Vendor-related incidents follow defined escalation and response procedures.

  • Shared incident notification workflows
  • Defined response timelines
  • Post-incident review and remediation
Vendor oversight processes are reviewed as part of ongoing compliance activities and SOC 2 audit preparation.
Regulatory alignment

How SOC 2 fits within KYC, AML, and banking controls

SOC 2 Type II does not replace regulatory obligations. It supports them by providing evidence that security, access, and operational controls function consistently across systems that enforce KYC, AML, and transaction monitoring.

Identity verification

KYC processes rely on secure handling of personal data and controlled access to verification systems.

  • Restricted access to identity data
  • Encryption and retention controls
  • Audit trails for verification activity

Transaction monitoring

AML and fraud monitoring systems depend on accurate, timely, and complete transaction data.

  • Integrity of transaction records
  • Logging of system and user actions
  • Exception handling and review workflows

Banking partner requirements

Regulated banks evaluate security posture as part of ongoing account and rail access.

  • Evidence of access governance
  • Demonstrated incident response capability
  • Documented control ownership

Segregation of duties

Compliance programs require separation between operational, review, and approval functions.

  • Role-based access controls
  • Approval workflows for sensitive actions
  • Logging of administrative activity

Record retention

Regulatory frameworks require records to be retained and retrievable for defined periods.
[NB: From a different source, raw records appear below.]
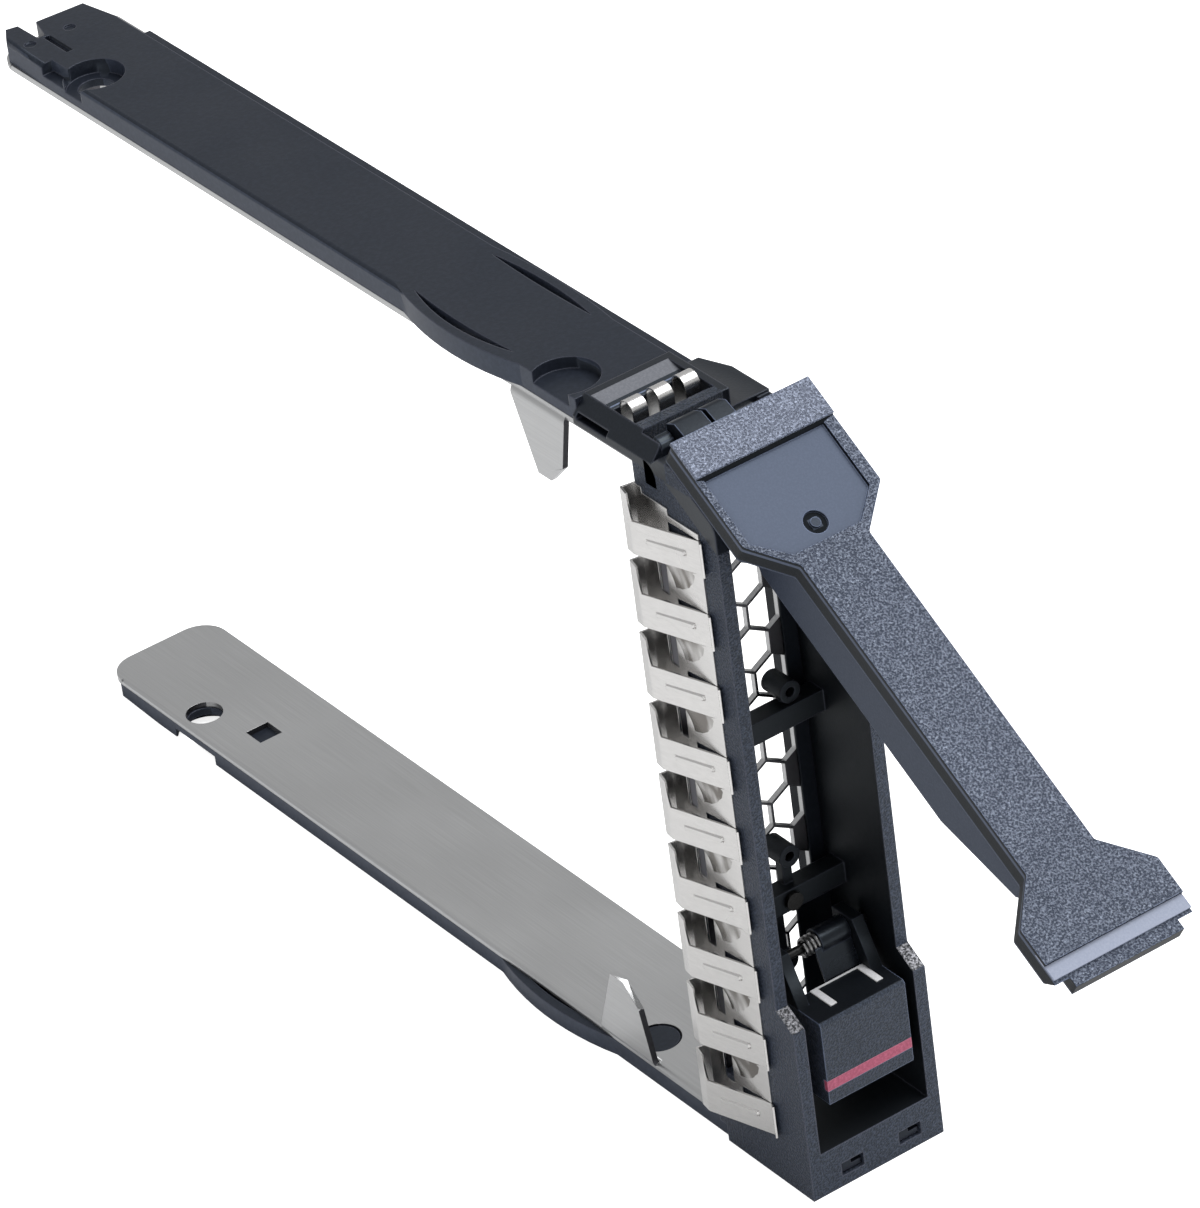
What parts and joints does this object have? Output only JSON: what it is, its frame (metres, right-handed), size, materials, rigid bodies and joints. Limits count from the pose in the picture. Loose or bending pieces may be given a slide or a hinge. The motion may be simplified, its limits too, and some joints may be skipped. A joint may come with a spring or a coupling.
{
  "type": "hot swap drive caddy",
  "caption": "Slim caddy for a 2.5 inch drive: steel sheet between two black rails, an open ejector lever, spring contact fingers and a release button.",
  "frame": {"origin": "on the axis of the lower rear drive screw hole, at the top face of the lower steel plate", "axes": "+Y towards the rear (connector) end, +Z from the lower rail to the upper rail, -X is the side with the contact fingers"},
  "size_m": [0.0167, 0.1599, 0.0777],
  "materials": {
    "bezel_frame": "fine textured black moulding",
    "upper_rail": "smooth black moulding",
    "lower_rail": "smooth black moulding",
    "steel_carrier": "brushed stainless sheet",
    "side_contact_strip": "bright spring steel",
    "top_contact_strip": "bright spring steel",
    "lever": "spark-textured blue-grey moulding",
    "lever_hinge_pin": "plain steel pin",
    "lever_spring": "spring wire",
    "release_button": "fine textured black moulding",
    "button_stripe": "dull red insert",
    "latch_frame": "pale steel catch",
    "button_pivot_pin": "plain steel pin",
    "button_spring": "spring wire",
    "carrier_screw": "blackened screw"
  },
  "bodies": {
    "carrier": {"bezel_frame": "bezel_frame", "upper_rail": "upper_rail", "lower_rail": "lower_rail", "steel_carrier": "steel_carrier", "side_contact_strip": "side_contact_strip", "top_contact_strip": "top_contact_strip", "lever_hinge_pin": "lever_hinge_pin", "lever_spring": "lever_spring", "button_pivot_pin": "button_pivot_pin", "button_spring": "button_spring", "carrier_screw": "carrier_screw"},
    "ejector_lever": {"lever": "lever"},
    "button": {"release_button": "release_button", "button_stripe": "button_stripe", "latch_frame": "latch_frame"}
  },
  "joints": [
    {"name": "lever_swing", "type": "hinge", "parent": "carrier", "child": "ejector_lever", "pos_m": [0, -0.1005, 0.0681], "axis": [1, 0, 0], "range_deg": [0, 57], "deforming": ["lever_spring"]},
    {"name": "button_rock", "type": "hinge", "parent": "carrier", "child": "button", "pos_m": [0, -0.0971, 0.0188], "axis": [1, 0, 0], "range_deg": [0, 8], "stiffness_Nm_per_rad": 0.02, "deforming": ["button_spring"]}
  ]
}
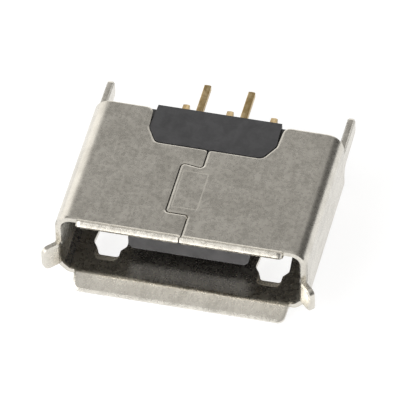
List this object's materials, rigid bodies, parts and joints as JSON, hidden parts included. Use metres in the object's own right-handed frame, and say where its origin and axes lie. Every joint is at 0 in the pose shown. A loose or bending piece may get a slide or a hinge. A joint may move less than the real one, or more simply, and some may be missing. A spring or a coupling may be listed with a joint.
{
  "type": "micro usb socket",
  "caption": "Upright micro USB socket for a circuit board: folded steel shell with a flared mouth, black housing with a contact tongue, and pins at the rear.",
  "frame": {"origin": "middle of the tail pattern, in the plane of the circuit board's surface, on the housing's rear face", "axes": "+Y out of the rear face and through the board, so the mouth faces -Y; +Z out of the wall with the seam; +X across the width. The socket lies on its latch-hole wall."},
  "size_m": [0.008, 0.0068, 0.0026],
  "materials": {
    "plated_shell": "dull tin plating with bright rolled edges",
    "black_moulding": "satin moulded plastic",
    "contacts": "thin gold plating"
  },
  "bodies": {
    "root": {"shell": "plated_shell", "housing": "black_moulding", "contact_1": "contacts", "contact_2": "contacts", "contact_3": "contacts", "contact_4": "contacts", "contact_5": "contacts"}
  },
  "joints": []
}
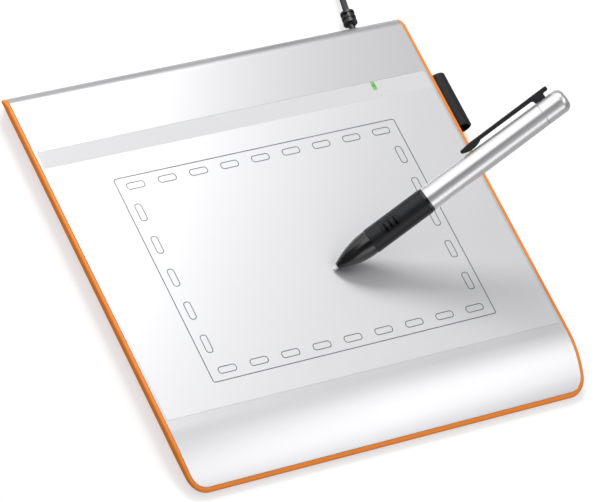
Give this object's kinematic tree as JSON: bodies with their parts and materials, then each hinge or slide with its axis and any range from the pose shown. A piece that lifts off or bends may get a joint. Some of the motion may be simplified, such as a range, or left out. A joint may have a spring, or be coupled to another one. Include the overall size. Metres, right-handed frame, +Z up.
{
  "type": "graphics tablet",
  "caption": "Slim desktop graphics tablet with a rolled back edge, sloping palm rest, bright rim, pen loop, corded plug and a cordless battery pen with nib, side switch, cap and clip.",
  "frame": {"origin": "middle of the case's footprint, on the plane of the feet: the underside of the centre foot", "axes": "+Z up, +Y to the back edge where the lead leaves, +X to the side that carries the pen loop"},
  "size_m": [0.2069, 0.2801, 0.0844],
  "materials": {
    "silver_shell": "satin metallic paint",
    "orange_shell": "satin moulded",
    "drawing_film": "fine matt film, grey print on the back",
    "green_lens": "clear, lit",
    "webbing": "close elastic weave",
    "steel": "bright zinc",
    "foot_rubber": "matt",
    "plate": "plain, bare",
    "green_board": "solder mask",
    "clear_sheet": "thin film",
    "tinned_steel": "plated sheet",
    "black_package": "moulded",
    "white_plastic": "moulded",
    "lead_jacket": "matt extruded",
    "relief_rubber": "satin moulded",
    "gold_contacts": "gold plated",
    "gloss_black": "high gloss",
    "grip_rubber": "soft matt",
    "silver_pen": "bright satin silver",
    "nib_plastic": "smooth",
    "ferrite": "sintered",
    "copper_wire": "lacquered wire",
    "battery_jacket": "plain wrapped",
    "seal_rubber": "smooth"
  },
  "bodies": {
    "tablet": {"top_cover": "silver_shell", "bottom_case": "orange_shell", "drawing_sheet": "drawing_film", "light_pipe": "green_lens", "pen_loop": "webbing", "loop_anchor": "steel", "rubber_feet": "foot_rubber", "case_screws": "steel", "rating_label": "plate", "sensor_board": "green_board", "insulating_sheet": "clear_sheet", "shield_plate": "tinned_steel", "main_board": "green_board", "controller_chip": "black_package", "crystal": "tinned_steel", "status_led": "white_plastic", "board_header": "black_package", "board_socket": "white_plastic", "inner_lead": "lead_jacket", "strain_relief": "relief_rubber", "lead_clamp": "black_package", "clamp_screws": "steel", "usb_lead": "lead_jacket", "lead_coil": "lead_jacket", "lead_tie": "webbing", "lead_tail": "lead_jacket", "plug_overmould": "relief_rubber", "plug_shell": "tinned_steel", "plug_tongue": "white_plastic", "plug_contacts": "gold_contacts"},
    "pen": {"pen_nose": "gloss_black", "pen_grip": "grip_rubber", "pen_barrel": "silver_pen", "ferrite_core": "ferrite", "pickup_coil": "copper_wire", "pressure_sensor": "black_package", "pen_board": "green_board", "tact_switches": "black_package", "front_contact": "tinned_steel", "battery": "battery_jacket"},
    "nib": {"nib": "nib_plastic", "nib_holder": "black_package"},
    "side_switch": {"side_switch": "grip_rubber"},
    "pen_cap": {"pen_cap": "silver_pen", "cap_seal": "seal_rubber", "battery_spring": "steel"},
    "pen_clip": {"pen_clip": "gloss_black"}
  },
  "joints": [
    {"name": "pen_lift", "type": "slide", "parent": "tablet", "child": "pen", "axis": [0, 0, 1], "range_m": [0, 0.1]},
    {"name": "nib_press", "type": "slide", "parent": "pen", "child": "nib", "axis": [0.795, 0.1502, 0.5878], "range_m": [0, 0.0006], "stiffness_N_per_m": 5000},
    {"name": "switch_rock", "type": "hinge", "parent": "pen", "child": "side_switch", "pos_m": [0.02898, -0.01341, 0.03134], "axis": [0.2343, -0.9697, -0.0691], "range_deg": [-5, 5], "stiffness_Nm_per_rad": 0.14},
    {"name": "cap_pull", "type": "slide", "parent": "pen", "child": "pen_cap", "axis": [0.795, 0.1502, 0.5878], "range_m": [0, 0.02]},
    {"name": "clip_flex", "type": "hinge", "parent": "pen_cap", "child": "pen_clip", "pos_m": [0.09371, 0.00421, 0.07718], "axis": [0.4986, 0.3901, -0.7741], "range_deg": [0, 3.5], "stiffness_Nm_per_rad": 1.7}
  ]
}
  • Defined data retention schedules
  • Secure storage of historical records
  • Controlled access to archived data

Regulatory examinations

SOC 2 evidence supports responses to regulatory and banking examinations.

  • Documented control operation
  • Traceable evidence across systems
  • Reduced ad hoc information requests
SOC 2 Type II provides assurance that the systems enforcing regulatory requirements operate consistently over time. Regulatory compliance obligations remain governed by applicable laws and partner agreements.